Known as ‘the pinkie campaign’, the unique ad targeted the social unacceptability of speeding, rather than the potential consequences. The ‘Speeding. No one thinks big of you’ tagline left the viewer with few doubts about what the pinkie gesture referred to.
An independent review found the campaign was one of the state’s most successful, with 70 per cent of young men reporting it had some effect in encouraging young drivers to obey the speed limit.
Road-safety experts generally agree advertising helps drive down the road toll, especially when run simultaneously with special police-enforcement activities; however, its exact benefit is hard to measure.
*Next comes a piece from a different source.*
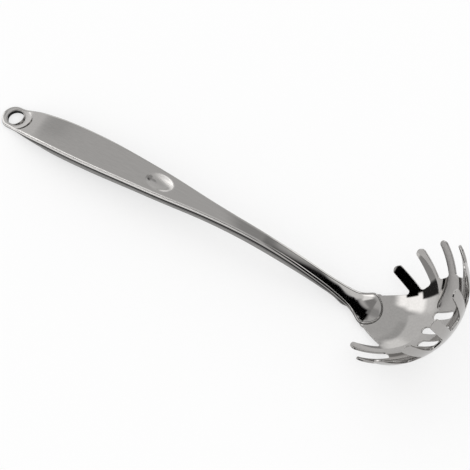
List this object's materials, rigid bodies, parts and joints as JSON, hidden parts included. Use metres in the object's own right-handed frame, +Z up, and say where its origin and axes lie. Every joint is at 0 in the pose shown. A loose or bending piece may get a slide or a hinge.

“These campaigns are not like a Mars Bar campaign you run for three weeks and watch your sales increase by 20 per cent. This is a slow burn, behavioural-change campaign,” Mr Thompson said, stressing marketing was only one piece of the road-safety puzzle.
“If you took the 1970s' levels of death in Australia and you applied that to the current Victorian population, the road toll would be somewhere around 1700 a year in Victoria alone. It was about 1400 nationally last year, so we’re making inroads.”
Victoria has the lowest fatality rate per head of population of all Australian states and territories.